Set task: Return, exactly as written, the run of lines that begins at the line containing "placeCabinet();" and ends at the line containing "obj.matrix_world = world". Nothing outside that run belongs in the answer.

## Start Data extract

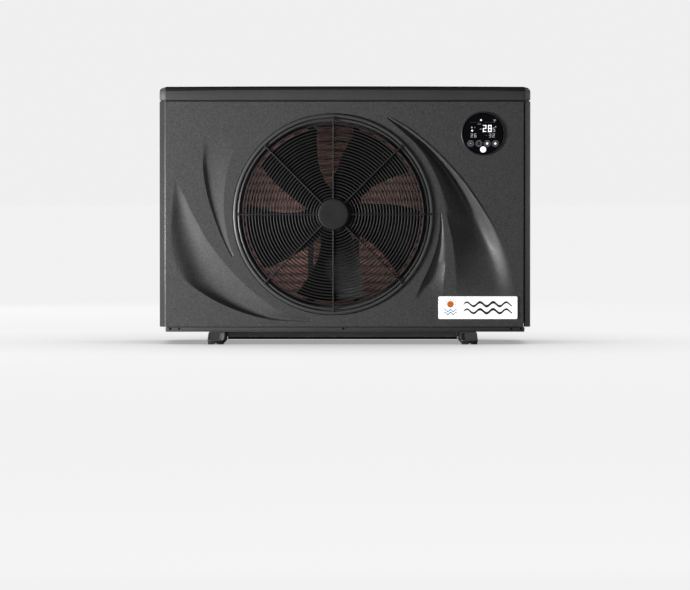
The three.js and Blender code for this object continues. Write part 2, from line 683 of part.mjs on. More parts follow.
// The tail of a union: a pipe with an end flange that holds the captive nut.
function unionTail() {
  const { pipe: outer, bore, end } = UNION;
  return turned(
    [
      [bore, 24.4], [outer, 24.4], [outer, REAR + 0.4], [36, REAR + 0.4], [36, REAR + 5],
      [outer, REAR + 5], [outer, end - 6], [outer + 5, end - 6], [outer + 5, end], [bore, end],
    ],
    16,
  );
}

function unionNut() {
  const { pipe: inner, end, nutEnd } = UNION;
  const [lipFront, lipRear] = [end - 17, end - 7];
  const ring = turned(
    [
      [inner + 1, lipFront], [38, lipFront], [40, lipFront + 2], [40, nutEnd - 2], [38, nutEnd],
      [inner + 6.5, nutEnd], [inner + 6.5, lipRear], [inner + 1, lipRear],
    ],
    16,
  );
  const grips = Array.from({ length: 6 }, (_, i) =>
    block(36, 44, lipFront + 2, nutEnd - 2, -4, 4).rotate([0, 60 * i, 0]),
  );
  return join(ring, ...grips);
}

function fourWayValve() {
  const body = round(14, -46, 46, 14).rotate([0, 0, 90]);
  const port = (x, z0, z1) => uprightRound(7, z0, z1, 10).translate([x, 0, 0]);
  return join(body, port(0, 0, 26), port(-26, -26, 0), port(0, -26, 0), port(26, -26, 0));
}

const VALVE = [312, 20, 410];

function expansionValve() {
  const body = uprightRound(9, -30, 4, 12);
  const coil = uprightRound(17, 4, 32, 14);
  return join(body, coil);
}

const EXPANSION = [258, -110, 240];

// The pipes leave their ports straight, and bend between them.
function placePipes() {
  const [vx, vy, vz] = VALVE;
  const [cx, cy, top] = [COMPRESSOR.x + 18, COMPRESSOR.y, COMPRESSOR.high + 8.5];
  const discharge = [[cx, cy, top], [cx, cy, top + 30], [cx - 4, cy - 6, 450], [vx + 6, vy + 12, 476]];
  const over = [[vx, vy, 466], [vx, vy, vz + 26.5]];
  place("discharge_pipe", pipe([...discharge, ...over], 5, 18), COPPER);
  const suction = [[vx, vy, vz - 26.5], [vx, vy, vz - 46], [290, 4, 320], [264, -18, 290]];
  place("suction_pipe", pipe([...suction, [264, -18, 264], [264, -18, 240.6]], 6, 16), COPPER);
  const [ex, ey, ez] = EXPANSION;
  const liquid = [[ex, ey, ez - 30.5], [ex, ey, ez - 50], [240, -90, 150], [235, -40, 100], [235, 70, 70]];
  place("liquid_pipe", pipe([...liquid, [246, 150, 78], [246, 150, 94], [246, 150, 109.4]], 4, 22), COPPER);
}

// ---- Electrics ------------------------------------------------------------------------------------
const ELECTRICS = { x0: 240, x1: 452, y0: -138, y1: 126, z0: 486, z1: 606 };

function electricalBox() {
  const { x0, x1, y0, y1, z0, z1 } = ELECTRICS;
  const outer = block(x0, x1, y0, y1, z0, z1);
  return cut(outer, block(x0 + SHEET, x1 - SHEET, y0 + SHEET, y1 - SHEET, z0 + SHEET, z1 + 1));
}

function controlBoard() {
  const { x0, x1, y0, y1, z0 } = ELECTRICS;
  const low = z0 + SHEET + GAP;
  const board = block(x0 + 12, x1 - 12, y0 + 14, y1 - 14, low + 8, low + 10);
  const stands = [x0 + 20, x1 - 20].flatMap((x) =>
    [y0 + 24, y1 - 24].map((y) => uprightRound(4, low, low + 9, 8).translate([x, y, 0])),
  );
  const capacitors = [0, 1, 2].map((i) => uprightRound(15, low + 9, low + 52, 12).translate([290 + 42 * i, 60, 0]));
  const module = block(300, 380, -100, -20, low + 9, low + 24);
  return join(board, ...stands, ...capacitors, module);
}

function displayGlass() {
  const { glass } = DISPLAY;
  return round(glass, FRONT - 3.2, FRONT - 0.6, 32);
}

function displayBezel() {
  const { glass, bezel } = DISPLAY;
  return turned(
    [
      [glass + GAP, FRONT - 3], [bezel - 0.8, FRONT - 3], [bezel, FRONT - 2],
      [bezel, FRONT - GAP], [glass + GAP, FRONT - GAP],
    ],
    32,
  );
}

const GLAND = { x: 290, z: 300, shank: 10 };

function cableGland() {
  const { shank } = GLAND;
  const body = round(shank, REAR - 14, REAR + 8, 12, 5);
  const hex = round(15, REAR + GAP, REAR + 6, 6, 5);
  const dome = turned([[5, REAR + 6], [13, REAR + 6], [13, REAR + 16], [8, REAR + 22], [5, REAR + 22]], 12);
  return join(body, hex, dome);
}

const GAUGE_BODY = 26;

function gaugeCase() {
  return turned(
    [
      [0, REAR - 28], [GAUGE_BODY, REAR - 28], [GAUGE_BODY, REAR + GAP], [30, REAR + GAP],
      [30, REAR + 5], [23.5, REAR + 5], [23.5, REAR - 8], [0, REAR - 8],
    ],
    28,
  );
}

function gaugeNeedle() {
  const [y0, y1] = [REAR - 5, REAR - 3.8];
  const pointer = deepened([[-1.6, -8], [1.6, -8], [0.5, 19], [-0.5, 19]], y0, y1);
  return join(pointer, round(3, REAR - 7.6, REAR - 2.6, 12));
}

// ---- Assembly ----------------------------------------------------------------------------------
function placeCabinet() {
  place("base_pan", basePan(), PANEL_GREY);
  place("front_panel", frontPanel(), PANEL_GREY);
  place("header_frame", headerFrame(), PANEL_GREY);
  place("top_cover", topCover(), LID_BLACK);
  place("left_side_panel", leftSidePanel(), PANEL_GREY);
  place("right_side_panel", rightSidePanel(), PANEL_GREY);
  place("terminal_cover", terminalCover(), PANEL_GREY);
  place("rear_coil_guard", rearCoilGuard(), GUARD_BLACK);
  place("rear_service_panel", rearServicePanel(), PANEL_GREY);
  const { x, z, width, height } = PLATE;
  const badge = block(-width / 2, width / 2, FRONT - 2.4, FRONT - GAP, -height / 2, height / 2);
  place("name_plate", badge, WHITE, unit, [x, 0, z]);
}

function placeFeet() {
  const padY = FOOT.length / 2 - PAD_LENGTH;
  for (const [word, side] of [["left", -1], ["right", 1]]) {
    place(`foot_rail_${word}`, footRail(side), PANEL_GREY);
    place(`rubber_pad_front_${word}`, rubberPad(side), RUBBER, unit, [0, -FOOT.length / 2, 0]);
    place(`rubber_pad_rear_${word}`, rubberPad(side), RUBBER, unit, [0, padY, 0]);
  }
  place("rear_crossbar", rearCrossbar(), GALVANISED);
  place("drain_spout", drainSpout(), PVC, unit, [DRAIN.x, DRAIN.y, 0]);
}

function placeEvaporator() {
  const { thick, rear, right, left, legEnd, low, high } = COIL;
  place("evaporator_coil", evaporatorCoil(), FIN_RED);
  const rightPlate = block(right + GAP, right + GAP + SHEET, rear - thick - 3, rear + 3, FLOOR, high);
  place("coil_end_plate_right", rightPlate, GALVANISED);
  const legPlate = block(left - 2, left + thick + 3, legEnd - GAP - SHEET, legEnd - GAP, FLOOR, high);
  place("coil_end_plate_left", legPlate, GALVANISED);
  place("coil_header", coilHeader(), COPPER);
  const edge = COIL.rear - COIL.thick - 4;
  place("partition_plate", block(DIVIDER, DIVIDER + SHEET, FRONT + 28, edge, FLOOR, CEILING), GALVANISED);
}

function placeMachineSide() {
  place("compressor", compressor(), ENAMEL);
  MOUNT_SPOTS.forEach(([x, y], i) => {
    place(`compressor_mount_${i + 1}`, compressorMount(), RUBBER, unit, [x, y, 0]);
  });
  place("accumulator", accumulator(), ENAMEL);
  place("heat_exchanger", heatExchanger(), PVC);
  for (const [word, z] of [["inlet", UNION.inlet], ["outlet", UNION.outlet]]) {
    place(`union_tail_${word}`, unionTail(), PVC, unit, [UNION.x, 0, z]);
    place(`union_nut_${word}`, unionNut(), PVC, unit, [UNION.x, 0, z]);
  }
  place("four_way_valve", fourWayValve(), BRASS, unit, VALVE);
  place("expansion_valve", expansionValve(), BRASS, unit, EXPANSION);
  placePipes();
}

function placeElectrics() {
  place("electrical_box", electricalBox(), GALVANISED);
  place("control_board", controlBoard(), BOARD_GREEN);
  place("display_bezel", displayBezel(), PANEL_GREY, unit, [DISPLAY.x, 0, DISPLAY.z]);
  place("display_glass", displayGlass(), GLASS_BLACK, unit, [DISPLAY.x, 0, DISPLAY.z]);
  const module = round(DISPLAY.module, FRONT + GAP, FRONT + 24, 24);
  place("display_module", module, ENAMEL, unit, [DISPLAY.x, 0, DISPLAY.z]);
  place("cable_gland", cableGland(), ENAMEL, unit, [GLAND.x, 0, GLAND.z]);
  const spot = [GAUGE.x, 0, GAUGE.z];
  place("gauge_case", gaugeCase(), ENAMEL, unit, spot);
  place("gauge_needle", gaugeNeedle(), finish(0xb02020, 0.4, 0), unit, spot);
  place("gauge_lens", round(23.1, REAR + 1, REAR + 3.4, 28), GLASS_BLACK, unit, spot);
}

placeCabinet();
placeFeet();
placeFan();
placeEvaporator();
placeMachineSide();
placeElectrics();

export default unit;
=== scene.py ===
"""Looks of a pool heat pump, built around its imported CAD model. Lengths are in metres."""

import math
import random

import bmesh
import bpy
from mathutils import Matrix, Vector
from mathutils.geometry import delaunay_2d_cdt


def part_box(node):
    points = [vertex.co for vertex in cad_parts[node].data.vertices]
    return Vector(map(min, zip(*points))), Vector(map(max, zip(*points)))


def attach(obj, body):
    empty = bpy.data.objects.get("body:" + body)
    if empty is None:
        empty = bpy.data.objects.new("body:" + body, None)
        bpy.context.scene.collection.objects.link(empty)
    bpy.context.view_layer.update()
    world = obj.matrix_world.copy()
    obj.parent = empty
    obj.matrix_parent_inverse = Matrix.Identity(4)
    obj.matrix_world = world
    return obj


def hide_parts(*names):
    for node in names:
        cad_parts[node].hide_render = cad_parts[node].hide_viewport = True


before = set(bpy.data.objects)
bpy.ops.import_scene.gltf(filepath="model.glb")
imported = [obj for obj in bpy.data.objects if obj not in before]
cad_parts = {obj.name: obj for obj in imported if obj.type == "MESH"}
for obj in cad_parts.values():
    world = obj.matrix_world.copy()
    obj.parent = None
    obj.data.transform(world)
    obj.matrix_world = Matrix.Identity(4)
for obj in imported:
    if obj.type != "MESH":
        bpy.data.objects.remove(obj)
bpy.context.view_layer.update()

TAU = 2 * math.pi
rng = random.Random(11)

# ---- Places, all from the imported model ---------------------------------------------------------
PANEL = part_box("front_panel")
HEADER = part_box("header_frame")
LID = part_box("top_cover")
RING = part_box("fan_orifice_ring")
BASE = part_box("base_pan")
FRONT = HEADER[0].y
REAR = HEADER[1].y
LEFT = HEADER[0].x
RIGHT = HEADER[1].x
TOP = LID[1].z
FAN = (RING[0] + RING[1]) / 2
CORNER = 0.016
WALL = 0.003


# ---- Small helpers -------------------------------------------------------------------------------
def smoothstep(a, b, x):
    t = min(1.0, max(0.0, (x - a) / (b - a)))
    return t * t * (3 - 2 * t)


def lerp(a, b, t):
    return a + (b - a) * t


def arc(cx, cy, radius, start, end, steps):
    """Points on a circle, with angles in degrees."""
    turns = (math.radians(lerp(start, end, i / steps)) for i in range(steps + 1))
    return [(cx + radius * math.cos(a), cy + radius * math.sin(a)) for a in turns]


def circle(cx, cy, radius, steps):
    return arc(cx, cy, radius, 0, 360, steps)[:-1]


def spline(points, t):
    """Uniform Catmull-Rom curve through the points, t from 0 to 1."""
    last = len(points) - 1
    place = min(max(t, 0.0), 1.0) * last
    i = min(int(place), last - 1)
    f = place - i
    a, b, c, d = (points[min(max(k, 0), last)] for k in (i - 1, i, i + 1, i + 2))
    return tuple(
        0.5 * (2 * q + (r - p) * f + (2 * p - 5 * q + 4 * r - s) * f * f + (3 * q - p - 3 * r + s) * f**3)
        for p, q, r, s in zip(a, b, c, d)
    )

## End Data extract

Worked solution:
placeCabinet();
placeFeet();
placeFan();
placeEvaporator();
placeMachineSide();
placeElectrics();

export default unit;
=== scene.py ===
"""Looks of a pool heat pump, built around its imported CAD model. Lengths are in metres."""

import math
import random

import bmesh
import bpy
from mathutils import Matrix, Vector
from mathutils.geometry import delaunay_2d_cdt


def part_box(node):
    points = [vertex.co for vertex in cad_parts[node].data.vertices]
    return Vector(map(min, zip(*points))), Vector(map(max, zip(*points)))


def attach(obj, body):
    empty = bpy.data.objects.get("body:" + body)
    if empty is None:
        empty = bpy.data.objects.new("body:" + body, None)
        bpy.context.scene.collection.objects.link(empty)
    bpy.context.view_layer.update()
    world = obj.matrix_world.copy()
    obj.parent = empty
    obj.matrix_parent_inverse = Matrix.Identity(4)
    obj.matrix_world = world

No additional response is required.